══ Data block

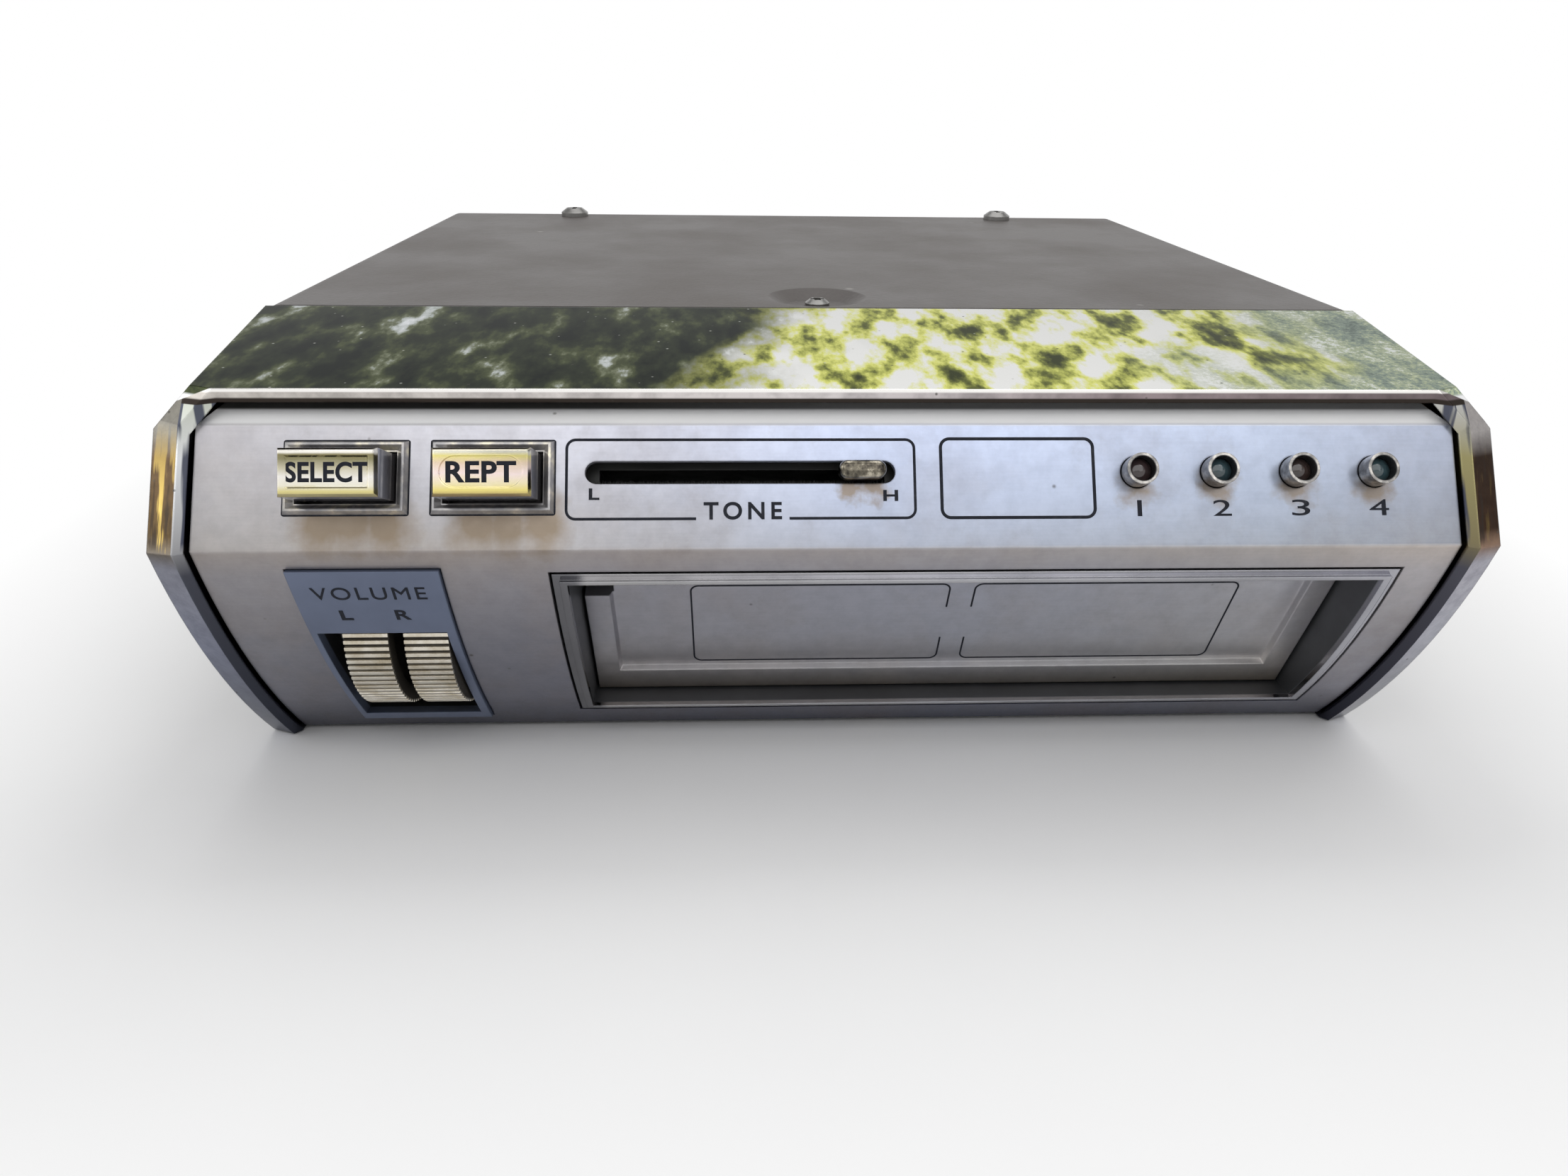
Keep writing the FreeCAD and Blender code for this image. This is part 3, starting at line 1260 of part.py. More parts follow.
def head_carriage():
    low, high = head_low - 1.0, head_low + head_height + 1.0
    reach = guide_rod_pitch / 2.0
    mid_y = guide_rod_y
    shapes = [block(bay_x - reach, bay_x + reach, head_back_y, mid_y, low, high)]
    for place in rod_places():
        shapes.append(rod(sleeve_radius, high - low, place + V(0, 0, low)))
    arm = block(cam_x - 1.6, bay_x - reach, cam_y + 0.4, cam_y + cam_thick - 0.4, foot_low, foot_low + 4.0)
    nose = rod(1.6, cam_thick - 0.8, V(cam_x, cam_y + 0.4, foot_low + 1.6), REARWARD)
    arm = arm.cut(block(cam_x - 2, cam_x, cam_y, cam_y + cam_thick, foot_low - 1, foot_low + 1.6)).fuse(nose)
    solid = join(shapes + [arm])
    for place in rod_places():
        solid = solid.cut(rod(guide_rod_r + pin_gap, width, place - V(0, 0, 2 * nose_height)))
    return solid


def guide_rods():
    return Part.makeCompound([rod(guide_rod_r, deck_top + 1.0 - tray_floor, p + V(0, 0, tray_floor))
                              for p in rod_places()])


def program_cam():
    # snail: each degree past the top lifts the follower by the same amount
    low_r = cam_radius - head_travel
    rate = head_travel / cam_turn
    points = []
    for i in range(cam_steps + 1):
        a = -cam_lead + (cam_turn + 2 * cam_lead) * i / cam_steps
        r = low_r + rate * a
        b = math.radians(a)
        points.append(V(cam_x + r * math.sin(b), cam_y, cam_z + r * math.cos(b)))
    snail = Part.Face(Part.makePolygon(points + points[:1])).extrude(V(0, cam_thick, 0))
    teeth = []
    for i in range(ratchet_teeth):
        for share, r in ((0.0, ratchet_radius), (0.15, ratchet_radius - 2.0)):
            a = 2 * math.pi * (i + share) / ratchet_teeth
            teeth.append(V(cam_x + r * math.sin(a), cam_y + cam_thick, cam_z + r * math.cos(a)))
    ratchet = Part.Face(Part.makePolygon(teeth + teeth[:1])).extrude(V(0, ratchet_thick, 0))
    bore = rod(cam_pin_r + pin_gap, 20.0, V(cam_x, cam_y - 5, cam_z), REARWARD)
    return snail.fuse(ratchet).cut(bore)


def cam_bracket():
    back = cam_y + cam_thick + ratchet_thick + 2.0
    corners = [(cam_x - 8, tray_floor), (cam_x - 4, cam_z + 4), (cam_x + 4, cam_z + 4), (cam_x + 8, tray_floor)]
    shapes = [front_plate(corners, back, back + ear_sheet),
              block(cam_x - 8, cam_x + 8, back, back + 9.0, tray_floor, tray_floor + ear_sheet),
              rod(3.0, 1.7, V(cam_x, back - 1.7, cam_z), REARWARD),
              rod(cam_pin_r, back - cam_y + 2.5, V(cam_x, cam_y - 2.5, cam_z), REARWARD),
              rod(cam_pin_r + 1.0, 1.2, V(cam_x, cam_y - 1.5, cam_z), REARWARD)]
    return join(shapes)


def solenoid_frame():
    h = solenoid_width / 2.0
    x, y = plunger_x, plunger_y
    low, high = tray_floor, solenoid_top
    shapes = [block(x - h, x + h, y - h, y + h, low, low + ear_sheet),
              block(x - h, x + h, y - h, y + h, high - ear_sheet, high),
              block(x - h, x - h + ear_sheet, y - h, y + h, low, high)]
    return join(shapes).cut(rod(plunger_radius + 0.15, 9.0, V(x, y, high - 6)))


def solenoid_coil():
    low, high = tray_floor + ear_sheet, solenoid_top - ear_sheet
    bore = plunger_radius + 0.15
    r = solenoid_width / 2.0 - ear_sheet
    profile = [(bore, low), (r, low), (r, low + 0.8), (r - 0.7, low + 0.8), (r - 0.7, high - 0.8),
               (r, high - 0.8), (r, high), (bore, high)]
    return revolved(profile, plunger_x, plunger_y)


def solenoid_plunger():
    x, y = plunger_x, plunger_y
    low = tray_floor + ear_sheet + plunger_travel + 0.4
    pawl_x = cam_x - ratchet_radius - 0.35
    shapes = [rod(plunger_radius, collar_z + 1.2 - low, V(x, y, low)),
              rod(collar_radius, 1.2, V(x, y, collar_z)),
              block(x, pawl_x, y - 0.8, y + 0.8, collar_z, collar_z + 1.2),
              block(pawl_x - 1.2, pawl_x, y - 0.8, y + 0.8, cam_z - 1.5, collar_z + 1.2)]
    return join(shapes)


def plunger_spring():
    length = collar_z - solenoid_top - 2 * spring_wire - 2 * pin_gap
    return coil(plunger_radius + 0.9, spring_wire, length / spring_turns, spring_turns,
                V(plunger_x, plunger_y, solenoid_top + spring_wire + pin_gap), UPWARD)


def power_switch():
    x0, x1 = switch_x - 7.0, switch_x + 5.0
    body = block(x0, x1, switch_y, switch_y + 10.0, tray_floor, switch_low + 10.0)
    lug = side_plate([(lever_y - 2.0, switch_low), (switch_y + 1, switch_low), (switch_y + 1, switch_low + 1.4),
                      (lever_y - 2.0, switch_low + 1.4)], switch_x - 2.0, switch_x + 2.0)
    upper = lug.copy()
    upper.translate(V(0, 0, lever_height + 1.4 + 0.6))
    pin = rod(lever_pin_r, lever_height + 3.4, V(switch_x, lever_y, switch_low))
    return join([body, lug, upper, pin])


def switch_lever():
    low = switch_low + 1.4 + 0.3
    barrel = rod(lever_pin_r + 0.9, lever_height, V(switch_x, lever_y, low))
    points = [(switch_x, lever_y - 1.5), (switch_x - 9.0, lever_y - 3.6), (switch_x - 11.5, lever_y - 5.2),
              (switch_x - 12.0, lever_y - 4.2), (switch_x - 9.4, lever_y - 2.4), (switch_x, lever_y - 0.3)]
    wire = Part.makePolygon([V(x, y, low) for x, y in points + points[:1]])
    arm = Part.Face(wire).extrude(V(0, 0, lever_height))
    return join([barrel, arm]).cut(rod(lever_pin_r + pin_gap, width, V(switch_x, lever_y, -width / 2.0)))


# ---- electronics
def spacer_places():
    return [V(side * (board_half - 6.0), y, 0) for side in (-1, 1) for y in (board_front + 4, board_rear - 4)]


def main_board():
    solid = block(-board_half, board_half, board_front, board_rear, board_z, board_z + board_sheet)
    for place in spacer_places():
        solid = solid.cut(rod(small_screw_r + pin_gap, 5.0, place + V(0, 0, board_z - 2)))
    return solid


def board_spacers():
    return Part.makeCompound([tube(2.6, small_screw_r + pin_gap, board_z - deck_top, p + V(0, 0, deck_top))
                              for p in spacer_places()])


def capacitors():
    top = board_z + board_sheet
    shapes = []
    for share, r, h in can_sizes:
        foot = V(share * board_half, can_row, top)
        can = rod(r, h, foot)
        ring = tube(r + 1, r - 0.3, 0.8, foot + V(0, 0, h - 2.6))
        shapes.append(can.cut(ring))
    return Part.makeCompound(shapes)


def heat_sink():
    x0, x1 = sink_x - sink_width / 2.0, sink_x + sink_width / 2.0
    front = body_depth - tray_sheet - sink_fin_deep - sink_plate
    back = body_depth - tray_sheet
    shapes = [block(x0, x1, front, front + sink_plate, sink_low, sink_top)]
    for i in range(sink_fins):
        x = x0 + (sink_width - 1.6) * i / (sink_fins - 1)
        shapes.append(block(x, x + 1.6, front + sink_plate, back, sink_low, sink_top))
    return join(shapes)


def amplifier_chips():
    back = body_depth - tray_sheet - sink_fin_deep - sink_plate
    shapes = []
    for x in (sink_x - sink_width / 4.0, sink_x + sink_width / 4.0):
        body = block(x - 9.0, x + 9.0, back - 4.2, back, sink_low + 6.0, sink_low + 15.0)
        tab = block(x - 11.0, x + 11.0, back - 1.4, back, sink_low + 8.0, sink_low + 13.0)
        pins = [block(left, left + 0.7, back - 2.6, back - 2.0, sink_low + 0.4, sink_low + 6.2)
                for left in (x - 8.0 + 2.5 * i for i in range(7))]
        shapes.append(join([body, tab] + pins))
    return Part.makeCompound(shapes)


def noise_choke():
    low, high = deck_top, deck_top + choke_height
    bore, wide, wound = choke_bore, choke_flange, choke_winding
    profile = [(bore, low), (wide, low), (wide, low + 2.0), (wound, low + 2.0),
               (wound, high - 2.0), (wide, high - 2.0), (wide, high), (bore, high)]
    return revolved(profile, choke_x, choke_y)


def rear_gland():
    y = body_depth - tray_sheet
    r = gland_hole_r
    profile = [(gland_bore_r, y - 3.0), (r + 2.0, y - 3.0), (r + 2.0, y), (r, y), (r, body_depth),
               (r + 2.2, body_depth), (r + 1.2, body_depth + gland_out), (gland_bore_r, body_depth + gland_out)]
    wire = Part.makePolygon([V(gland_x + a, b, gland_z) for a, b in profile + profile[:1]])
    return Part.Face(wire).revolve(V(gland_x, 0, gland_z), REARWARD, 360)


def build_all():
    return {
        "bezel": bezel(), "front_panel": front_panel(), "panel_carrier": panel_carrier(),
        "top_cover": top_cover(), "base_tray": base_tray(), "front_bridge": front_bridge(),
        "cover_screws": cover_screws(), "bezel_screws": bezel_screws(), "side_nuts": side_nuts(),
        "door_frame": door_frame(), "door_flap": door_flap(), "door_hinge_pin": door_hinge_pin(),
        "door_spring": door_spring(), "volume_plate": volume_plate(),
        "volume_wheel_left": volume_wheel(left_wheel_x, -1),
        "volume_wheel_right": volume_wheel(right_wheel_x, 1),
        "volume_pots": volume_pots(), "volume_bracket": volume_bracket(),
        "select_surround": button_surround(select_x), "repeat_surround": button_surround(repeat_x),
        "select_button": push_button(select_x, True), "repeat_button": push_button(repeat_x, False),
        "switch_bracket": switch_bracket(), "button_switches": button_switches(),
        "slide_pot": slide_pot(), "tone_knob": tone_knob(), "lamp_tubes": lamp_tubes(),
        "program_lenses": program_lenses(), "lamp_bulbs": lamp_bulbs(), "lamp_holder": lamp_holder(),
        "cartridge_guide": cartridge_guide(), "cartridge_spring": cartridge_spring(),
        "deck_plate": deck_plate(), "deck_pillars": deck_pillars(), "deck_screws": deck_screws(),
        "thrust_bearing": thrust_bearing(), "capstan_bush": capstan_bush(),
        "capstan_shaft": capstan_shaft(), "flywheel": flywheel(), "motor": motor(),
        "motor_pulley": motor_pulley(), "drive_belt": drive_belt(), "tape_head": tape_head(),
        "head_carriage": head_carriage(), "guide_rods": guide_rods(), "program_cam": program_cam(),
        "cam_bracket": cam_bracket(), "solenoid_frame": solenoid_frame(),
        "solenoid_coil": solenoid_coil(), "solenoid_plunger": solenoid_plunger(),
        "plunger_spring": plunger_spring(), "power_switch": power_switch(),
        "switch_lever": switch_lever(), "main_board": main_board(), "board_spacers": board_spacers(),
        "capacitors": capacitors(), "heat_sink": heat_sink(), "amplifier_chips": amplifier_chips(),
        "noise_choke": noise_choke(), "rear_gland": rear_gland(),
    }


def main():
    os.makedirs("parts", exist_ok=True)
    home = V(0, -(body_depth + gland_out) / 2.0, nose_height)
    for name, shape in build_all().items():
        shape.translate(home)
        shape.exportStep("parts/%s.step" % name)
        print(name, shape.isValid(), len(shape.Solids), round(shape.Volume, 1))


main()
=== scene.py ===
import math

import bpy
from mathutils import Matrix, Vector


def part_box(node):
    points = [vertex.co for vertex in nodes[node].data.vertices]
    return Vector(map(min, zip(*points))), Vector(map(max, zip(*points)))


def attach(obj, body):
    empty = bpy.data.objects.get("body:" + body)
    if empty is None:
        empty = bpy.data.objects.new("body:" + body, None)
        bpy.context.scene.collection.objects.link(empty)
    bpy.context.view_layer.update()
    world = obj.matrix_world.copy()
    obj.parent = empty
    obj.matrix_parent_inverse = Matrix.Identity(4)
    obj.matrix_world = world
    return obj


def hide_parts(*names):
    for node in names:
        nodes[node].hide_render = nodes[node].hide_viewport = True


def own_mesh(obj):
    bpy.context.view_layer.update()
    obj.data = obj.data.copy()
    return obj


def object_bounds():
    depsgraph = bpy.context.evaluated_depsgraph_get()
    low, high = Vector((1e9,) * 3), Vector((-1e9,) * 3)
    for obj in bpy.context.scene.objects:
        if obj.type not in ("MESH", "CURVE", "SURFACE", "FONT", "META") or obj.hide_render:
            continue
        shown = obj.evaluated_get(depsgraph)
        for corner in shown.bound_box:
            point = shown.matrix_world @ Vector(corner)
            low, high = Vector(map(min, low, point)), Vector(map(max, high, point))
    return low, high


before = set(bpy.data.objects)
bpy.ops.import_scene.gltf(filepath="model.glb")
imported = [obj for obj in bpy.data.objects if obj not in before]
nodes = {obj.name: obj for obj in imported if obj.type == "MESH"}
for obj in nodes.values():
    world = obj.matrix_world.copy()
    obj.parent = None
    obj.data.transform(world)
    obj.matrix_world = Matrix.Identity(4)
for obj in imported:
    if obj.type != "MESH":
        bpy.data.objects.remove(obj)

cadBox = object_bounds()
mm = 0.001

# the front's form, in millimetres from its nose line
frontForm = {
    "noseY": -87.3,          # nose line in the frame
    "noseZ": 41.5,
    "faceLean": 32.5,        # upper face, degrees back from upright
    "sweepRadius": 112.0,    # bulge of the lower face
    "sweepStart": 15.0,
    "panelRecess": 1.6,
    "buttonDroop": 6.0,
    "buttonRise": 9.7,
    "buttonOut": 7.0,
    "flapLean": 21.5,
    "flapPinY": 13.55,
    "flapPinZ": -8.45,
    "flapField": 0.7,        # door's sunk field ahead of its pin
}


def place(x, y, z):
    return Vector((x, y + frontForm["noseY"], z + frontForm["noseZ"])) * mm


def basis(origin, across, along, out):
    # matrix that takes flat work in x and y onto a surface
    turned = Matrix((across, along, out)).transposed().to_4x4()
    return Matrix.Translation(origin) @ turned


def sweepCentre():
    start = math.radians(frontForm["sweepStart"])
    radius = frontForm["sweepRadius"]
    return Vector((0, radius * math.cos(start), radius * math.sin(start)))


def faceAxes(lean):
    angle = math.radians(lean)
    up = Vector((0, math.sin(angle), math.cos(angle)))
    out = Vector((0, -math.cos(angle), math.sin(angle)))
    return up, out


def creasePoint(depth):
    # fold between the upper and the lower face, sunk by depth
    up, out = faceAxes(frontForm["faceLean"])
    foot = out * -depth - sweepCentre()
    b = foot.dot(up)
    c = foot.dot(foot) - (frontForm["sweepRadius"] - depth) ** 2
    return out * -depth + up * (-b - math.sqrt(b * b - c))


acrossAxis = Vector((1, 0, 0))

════

Problem - Everything from the line with "in imported if" through the line with "return Vector((x, y", both ends included, should be repeated exactly; nothing else should appear.

Response to the exercise -
nodes = {obj.name: obj for obj in imported if obj.type == "MESH"}
for obj in nodes.values():
    world = obj.matrix_world.copy()
    obj.parent = None
    obj.data.transform(world)
    obj.matrix_world = Matrix.Identity(4)
for obj in imported:
    if obj.type != "MESH":
        bpy.data.objects.remove(obj)

cadBox = object_bounds()
mm = 0.001

# the front's form, in millimetres from its nose line
frontForm = {
    "noseY": -87.3,          # nose line in the frame
    "noseZ": 41.5,
    "faceLean": 32.5,        # upper face, degrees back from upright
    "sweepRadius": 112.0,    # bulge of the lower face
    "sweepStart": 15.0,
    "panelRecess": 1.6,
    "buttonDroop": 6.0,
    "buttonRise": 9.7,
    "buttonOut": 7.0,
    "flapLean": 21.5,
    "flapPinY": 13.55,
    "flapPinZ": -8.45,
    "flapField": 0.7,        # door's sunk field ahead of its pin
}


def place(x, y, z):
    return Vector((x, y + frontForm["noseY"], z + frontForm["noseZ"])) * mm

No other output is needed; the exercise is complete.